#### Information shown ####

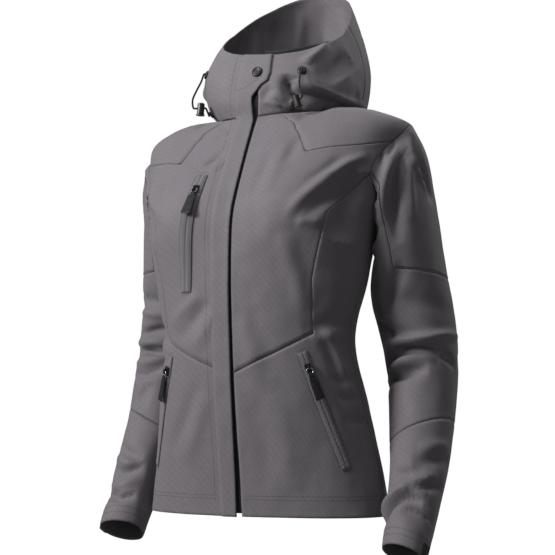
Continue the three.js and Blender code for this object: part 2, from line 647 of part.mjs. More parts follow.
const TAB_EDGE = [
  { w: 0, x: 3 },
  { w: 2, x: FLAP.edge },
  { w: 11.1, x: FLAP.edge },
  { w: 11.42, x: 11.8 },
  { w: 11.77, x: 18 },
  { w: 12.02, x: 27 },
  { w: 12.5, x: FLAP.tab },
  { w: 13.97, x: 26 },
];
const flapRows = [...new Set([...openingRows, 11.42, 11.77, 12.02])].sort((a, b) => a - b);
flapRows[flapRows.length - 1] = 13.97;
const flapEdge = (w) => {
  const i = Math.max(1, TAB_EDGE.findIndex((row) => row.w >= w));
  const low = TAB_EDGE[i - 1];
  const high = TAB_EDGE[i];
  return mix(low.x, high.x, (w - low.w) / (high.w - low.w));
};
const flapRow = (w) => [0, 0.33, 0.67, 1].map((t) => onOpening(mix(FLAP.seam, flapEdge(w), t), w));
const flapGrid = flapRows.map(flapRow);
add("storm_flap", cloth([flapGrid], { lift: FLAP.lift, thick: FLAP.thick, gap: 0 }), "cloth");

const zipRows = openingRows.slice(0, -1).concat([13.85]);
const zipRow = (w) => [0, 0.5, 1].map((t) => onOpening(mix(ZIP.right, ZIP.left, t), Math.max(w, 0.06)));
const zipGrid = zipRows.map(zipRow);
add("front_zip", cloth([zipGrid], { lift: -0.2, thick: ZIP.thick }), "zip");

// A frame on a surface at a spot, with its y axis down along the given direction.
function frameAt(point, normal, down) {
  const n = normal.clone().normalize();
  const t = down.clone().addScaledVector(n, -down.dot(n)).normalize();
  const b = new THREE.Vector3().crossVectors(t, n);
  return new THREE.Matrix4().makeBasis(b, t, n).setPosition(point);
}

const snapSpot = onOpening(9, 12.5);
const snapFrame = frameAt(snapSpot.point, snapSpot.normal, new THREE.Vector3(0, 0, -1));
const snapShape = [
  [0, 0],
  [6.6, 0],
  [6.6, 1.2],
  [5.6, 2.1],
  [4.2, 2.3],
  [3.8, 1.7],
  [0, 1.7],
].map(([x, y]) => new THREE.Vector2(x, y));
const snap = new THREE.LatheGeometry(snapShape, 20);
snap.rotateX(Math.PI / 2);
snap.translate(0, 0, FLAP.lift + FLAP.thick + 0.3);
add("snap", closed(snap).applyMatrix4(snapFrame), "plastic");

// A lathe or extrusion as one closed body, through a solid of the cutting library.
function solid(geometry) {
  const plain = geometry.index ? geometry.toNonIndexed() : geometry;
  const at = plain.getAttribute("position");
  const found = new Map();
  const points = [];
  const faces = [];
  for (let i = 0; i < at.count; i++) {
    const p = [at.getX(i), at.getY(i), at.getZ(i)];
    const key = p.map((value) => Math.round(value * 1e4)).join(" ");
    if (!found.has(key)) {
      found.set(key, points.length / 3);
      points.push(...p);
    }
    faces.push(found.get(key));
  }
  const kept = [];
  for (let i = 0; i < faces.length; i += 3) {
    const [a, b, c] = faces.slice(i, i + 3);
    if (a !== b && b !== c && c !== a) kept.push(a, b, c);
  }
  const mesh = { numProp: 3, vertProperties: new Float32Array(points), triVerts: new Uint32Array(kept) };
  const made = new wasm.Manifold(new wasm.Mesh(mesh));
  if (made.volume() > 0) return made;
  mesh.triVerts.reverse();
  return new wasm.Manifold(new wasm.Mesh(mesh));
}

function geometryOf(made) {
  const mesh = made.getMesh();
  const geometry = new THREE.BufferGeometry();
  geometry.setAttribute("position", new THREE.BufferAttribute(mesh.vertProperties, 3));
  geometry.setIndex(new THREE.BufferAttribute(mesh.triVerts, 1));
  geometry.computeVertexNormals();
  return geometry;
}

function closed(geometry) {
  return geometryOf(solid(geometry));
}

// Zips that lie on the front, each with its slider and its swinging pull.
const frontSpot = ({ x, z }) => {
  const [angle, v] = onFront(x, z);
  return { point: body(angle, v), normal: BODY_SURFACE.normal(angle, v) };
};

function pocketZip(zip, side, steps) {
  const at = (t) => frontSpot({ x: mix(zip.top.x, zip.end.x, t) * side, z: mix(zip.top.z, zip.end.z, t) });
  const down = at(1).point.sub(at(0).point).normalize();
  const grid = Array.from({ length: steps + 1 }, (_, j) => {
    const spot = at(j / steps);
    const cross = new THREE.Vector3().crossVectors(down, spot.normal).normalize();
    return [-0.5, 0.5].map((k) => ({
      point: spot.point.clone().addScaledVector(cross, k * zip.wide),
      normal: spot.normal.clone(),
    }));
  });
  return { at, down, grid };
}

const sliderSide = [
  [-SLIDER.long / 2, 0.6],
  [SLIDER.long / 2, 0.6],
  [SLIDER.long / 2 - 0.6, SLIDER.base],
  [-SLIDER.long / 2 + 0.6, SLIDER.base],
];
const archSide = [
  [-3.2, SLIDER.base - 0.8],
  [3.2, SLIDER.base - 0.8],
  [3.2, SLIDER.arch - 0.8],
  [2.2, SLIDER.arch],
  [-2.2, SLIDER.arch],
  [-3.2, SLIDER.arch - 0.8],
];
const archHole = [
  [-1.6, SLIDER.base + 0.1],
  [-1.6, 5.4],
  [1.6, 5.4],
  [1.6, SLIDER.base + 0.1],
];

// A side view, in its length and height, given a width across.
function fromSide(outline, width, hole) {
  const flat = new THREE.Shape(outline.map(([t, n]) => new THREE.Vector2(t, n)));
  if (hole) flat.holes.push(new THREE.Path(hole.map(([t, n]) => new THREE.Vector2(t, n))));
  const made = new THREE.ExtrudeGeometry(flat, { depth: width, bevelEnabled: false });
  made.translate(0, 0, -width / 2);
  made.applyMatrix4(new THREE.Matrix4().set(0, 0, 1, 0, 1, 0, 0, 0, 0, 1, 0, 0, 0, 0, 0, 1));
  return solid(made);
}

function sliderBody() {
  const base = fromSide(sliderSide, SLIDER.wide);
  const arch = fromSide(archSide, 2.2, archHole);
  return geometryOf(wasm.Manifold.union([base, arch]));
}

// The pull seen from above: a ring round the slider's arch, a neck, and a grip that widens.
function pullBody() {
  const ring = 4;
  const outline = new THREE.Shape();
  outline.absarc(0, 3.2, ring, Math.PI * 0.32, Math.PI * 0.68, true);
  outline.lineTo(-1.8, 9.5);
  outline.lineTo(-3, 12);
  outline.lineTo(-PULL.wide / 2, PULL.long - 1.5);
  outline.lineTo(-PULL.wide / 2 + 1, PULL.long);
  outline.lineTo(PULL.wide / 2 - 1, PULL.long);
  outline.lineTo(PULL.wide / 2, PULL.long - 1.5);
  outline.lineTo(3, 12);
  outline.lineTo(1.8, 9.5);
  const hole = new THREE.Path();
  hole.absarc(0, 3.2, 2.45, 0, Math.PI * 2, false);
  outline.holes.push(hole);
  const options = { depth: PULL.thick, bevelEnabled: false, curveSegments: 6 };
  const made = new THREE.ExtrudeGeometry(outline, options);
  made.translate(0, 0, -PULL.thick / 2);
  return closed(made);
}

// How far a pull hangs off the cloth, when the cloth falls away below its slider.
function hangAngle(down, normal) {
  return Math.max(0, Math.atan2(-normal.z, -down.z));
}

const pivots = {};
function zipFittings(zip, side, names, tape) {
  const { at, down, grid } = pocketZip(zip, side, 6);
  add(names.zip, cloth([grid], { lift: 0.9, thick: 1, gap: 0 }), tape);
  const length = at(1).point.distanceTo(at(0).point);
  const spot = at(SLIDER.from / length);
  const base = spot.point.clone().addScaledVector(spot.normal, 1.8);
  const frame = frameAt(base, spot.normal, down);
  add(names.slider, sliderBody().applyMatrix4(frame), "metal");
  const hang = hangAngle(new THREE.Vector3().setFromMatrixColumn(frame, 1), spot.normal);
  const pull = pullBody();
  pull.rotateX(hang);
  pull.translate(0, 0, PULL.pivot);
  add(names.pull, pull.applyMatrix4(frame), "plastic");
  pivots[names.pull] = {
    origin: new THREE.Vector3(0, 0, PULL.pivot).applyMatrix4(frame),
    axis: new THREE.Vector3().setFromMatrixColumn(frame, 0),
    hang: hang / DEG,
  };
}

const namesOf = (kind, end) => ({ zip: `${kind}_zip${end}`, slider: `${kind}_slider${end}`, pull: `${kind}_pull${end}` });
zipFittings(CHEST_ZIP, 1, namesOf("chest", ""), "tape");
zipFittings(HAND_ZIP, 1, namesOf("hand", "_left"), "tape");
zipFittings(HAND_ZIP, -1, namesOf("hand", "_right"), "tape");
group.userData.pivots = pivots;

// Drawcord: an eyelet each side of the hood, a cord that loops out of it and back through its lock,
// and the webbing tab at the neck seam that the cord ends on. A cord's way is given from its lock.
const CORDS = {
  left: {
    eyelet: { angle: 36, v: 2.62 },
    way: [
      { x: 79, y: -59, z: 42 },
      { x: 81, y: -64, z: 26 },
      { x: 86, y: -66, z: 12 },
    ],
    lock: { x: 77, y: -66, z: 4 },
    through: { x: -0.95, y: 0.1, z: -0.3 },
    anchor: { angle: 40, v: 0.35 },
  },
  right: {
    eyelet: { angle: -50, v: 2.32 },
    way: [
      { x: -98, y: -42, z: 57 },
      { x: -103, y: -46, z: 44 },
      { x: -107, y: -51, z: 29 },
      { x: -103, y: -56, z: 15 },
    ],
    lock: { x: -89, y: -57, z: 12 },
    through: { x: 0.97, y: 0.1, z: -0.08 },
    anchor: { angle: -52, v: 0.6 },
  },
};

const EYELET = [
  [1.9, 0.3],
  [5.6, 0.3],
  [5.2, 1.5],
  [3.2, 2.1],
  [1.9, 1.6],
  [1.9, 0.3],
];

function tube(points, radius, spacing) {
  const curve = new THREE.CatmullRomCurve3(points, false, "centripetal");
  const section = new THREE.Shape(
    Array.from({ length: 8 }, (_, i) => {
      const turn = i * 45 * DEG;
      return new THREE.Vector2(Math.cos(turn) * radius, Math.sin(turn) * radius);
    }),
  );
  const count = Math.round(curve.getLength() / spacing);
  const options = { steps: count, bevelEnabled: false, extrudePath: curve };
  return closed(new THREE.ExtrudeGeometry(section, options));
}

// A turned piece: its outline is given as radius and height.
function turned(outline, sides) {
  const made = new THREE.LatheGeometry(outline.map(([x, y]) => new THREE.Vector2(x, y)), sides);
  return made.rotateX(Math.PI / 2);
}

const vector = ({ x, y, z }) => new THREE.Vector3(x, y, z);
const hoodSpot = ({ angle, v }) => ({ point: hood(angle, v), normal: HOOD_SURFACE.normal(angle, v) });
const downwards = new THREE.Vector3(0, 0, -1);

for (const [name, cord] of Object.entries(CORDS)) {
  const spot = hoodSpot(cord.eyelet);
  const ring = turned(EYELET, 20);
  add(`eyelet_${name}`, closed(ring).applyMatrix4(frameAt(spot.point, spot.normal, downwards)), "plastic");

  const through = vector(cord.through).normalize();
  const lockAt = vector(cord.lock);
  const upright = new THREE.Vector3(0, 0, 1).addScaledVector(through, -through.z).normalize();
  const away = new THREE.Vector3().crossVectors(upright, through);
  const lockFrame = new THREE.Matrix4().makeBasis(through, away, upright).setPosition(lockAt);
  const half = LOCK.long / 2;
  const r = LOCK.wide / 2;
  const barrel = turned(
    [
      [0, -half - 3],
      [r + 1, -half - 3],
      [r + 1, -half - 1],
      [r - 1.2, -half - 1],
      [r, -half],
      [r, half - 1],
      [r - 1, half],
      [0, half],
    ],
    16,
  );
  const drill = new THREE.CylinderGeometry(LOCK.bore / 2, LOCK.bore / 2, LOCK.wide * 2, 16);
  const bore = solid(drill.rotateZ(Math.PI / 2));
  const lock = geometryOf(solid(barrel).subtract(bore));
  add(`cord_lock_${name}`, lock.applyMatrix4(lockFrame), "plastic");

  const tie = hoodSpot(cord.anchor);
  const { angle, v } = cord.anchor;
  const tab = patch(angle - 2.6, angle + 2.6, v - 0.16, v + 0.16, 1);
  add(`cord_anchor_${name}`, cloth([lay(HOOD_SURFACE, tab)], { lift: 0.6, thick: 2 }), "rib");

  const line = [
    spot.point.clone().addScaledVector(spot.normal, 0.6),
    spot.point.clone().addScaledVector(spot.normal, 4),
    ...cord.way.map(vector),
    ...[-r - 3, -r, 0, r, r + 3].map((step) => lockAt.clone().addScaledVector(through, step)),
    tie.point.clone().addScaledVector(tie.normal, 4.8),
  ];
  add(`cord_${name}`, tube(line, CORD / 2, CORD * 2), "plastic");
}

export default group;
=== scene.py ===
# Hooded softshell jacket: finish, sewing, creases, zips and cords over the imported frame.
# Lengths are millimetres until a mesh is made, then metres. +Z is up, -Y the front, +X the wearer's left.
import json
import math

import bmesh
import bpy
import numpy as np
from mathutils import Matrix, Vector, kdtree, noise


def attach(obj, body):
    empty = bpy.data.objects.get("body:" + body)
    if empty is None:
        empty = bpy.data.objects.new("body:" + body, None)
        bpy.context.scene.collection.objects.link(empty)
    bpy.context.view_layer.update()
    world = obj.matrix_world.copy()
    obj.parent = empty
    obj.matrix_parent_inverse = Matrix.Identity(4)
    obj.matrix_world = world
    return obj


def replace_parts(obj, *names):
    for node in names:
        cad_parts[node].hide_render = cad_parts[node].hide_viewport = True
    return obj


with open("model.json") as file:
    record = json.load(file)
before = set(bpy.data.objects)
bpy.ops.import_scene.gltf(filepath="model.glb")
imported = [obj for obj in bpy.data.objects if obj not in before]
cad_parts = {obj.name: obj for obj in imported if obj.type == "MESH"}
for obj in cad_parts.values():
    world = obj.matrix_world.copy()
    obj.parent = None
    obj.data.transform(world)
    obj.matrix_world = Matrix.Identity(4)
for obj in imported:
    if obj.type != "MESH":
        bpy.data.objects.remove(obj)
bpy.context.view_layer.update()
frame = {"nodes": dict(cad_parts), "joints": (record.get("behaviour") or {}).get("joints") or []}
MM = 0.001

# Camera: how far round and how far away it stands, and how far it looks up.
CAMERA = {"round": 27.0, "pitch": 6.2, "far": 1957.0, "height": -457.0, "aside": 11.0, "lens": 85.0}

# Cloth: its thickness, how far a piece draws in at a seam, and how deep and wide the seam's groove is.
CLOTH = 1.8
SEAM_PULL = 0.12
SEAM_SINK = 0.55
SEAM_GROOVE = 1.2
BUST = {"x": 82, "z": -167, "wide": 55, "tall": 62, "out": 14}
SHOULDER_DROP = 7
ARM_DROP = 8
ARM_SHIFT = 5
CAP_TUCK = 8
ARMHOLE = {"row": 7, "front": 26, "sag": 0.5, "back": 28}
BODY_CLEARANCE = {"gap": 4, "blend": 0.15, "by": 1}
HOOD_LEAN = {"x": 0.058, "z": 0.12}
ZIP = {"right": -4, "left": 10}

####

§ **Stated problem**:
Can you repeat, word for word, every line above from the one containing "const bore = solid(drill.rotateZ(Math.PI" down to the one containing "bpy.context.scene.collection.objects.link(empty)", including both?

§ **Solution to the exercise**:
  const bore = solid(drill.rotateZ(Math.PI / 2));
  const lock = geometryOf(solid(barrel).subtract(bore));
  add(`cord_lock_${name}`, lock.applyMatrix4(lockFrame), "plastic");

  const tie = hoodSpot(cord.anchor);
  const { angle, v } = cord.anchor;
  const tab = patch(angle - 2.6, angle + 2.6, v - 0.16, v + 0.16, 1);
  add(`cord_anchor_${name}`, cloth([lay(HOOD_SURFACE, tab)], { lift: 0.6, thick: 2 }), "rib");

  const line = [
    spot.point.clone().addScaledVector(spot.normal, 0.6),
    spot.point.clone().addScaledVector(spot.normal, 4),
    ...cord.way.map(vector),
    ...[-r - 3, -r, 0, r, r + 3].map((step) => lockAt.clone().addScaledVector(through, step)),
    tie.point.clone().addScaledVector(tie.normal, 4.8),
  ];
  add(`cord_${name}`, tube(line, CORD / 2, CORD * 2), "plastic");
}

export default group;
=== scene.py ===
# Hooded softshell jacket: finish, sewing, creases, zips and cords over the imported frame.
# Lengths are millimetres until a mesh is made, then metres. +Z is up, -Y the front, +X the wearer's left.
import json
import math

import bmesh
import bpy
import numpy as np
from mathutils import Matrix, Vector, kdtree, noise


def attach(obj, body):
    empty = bpy.data.objects.get("body:" + body)
    if empty is None:
        empty = bpy.data.objects.new("body:" + body, None)
        bpy.context.scene.collection.objects.link(empty)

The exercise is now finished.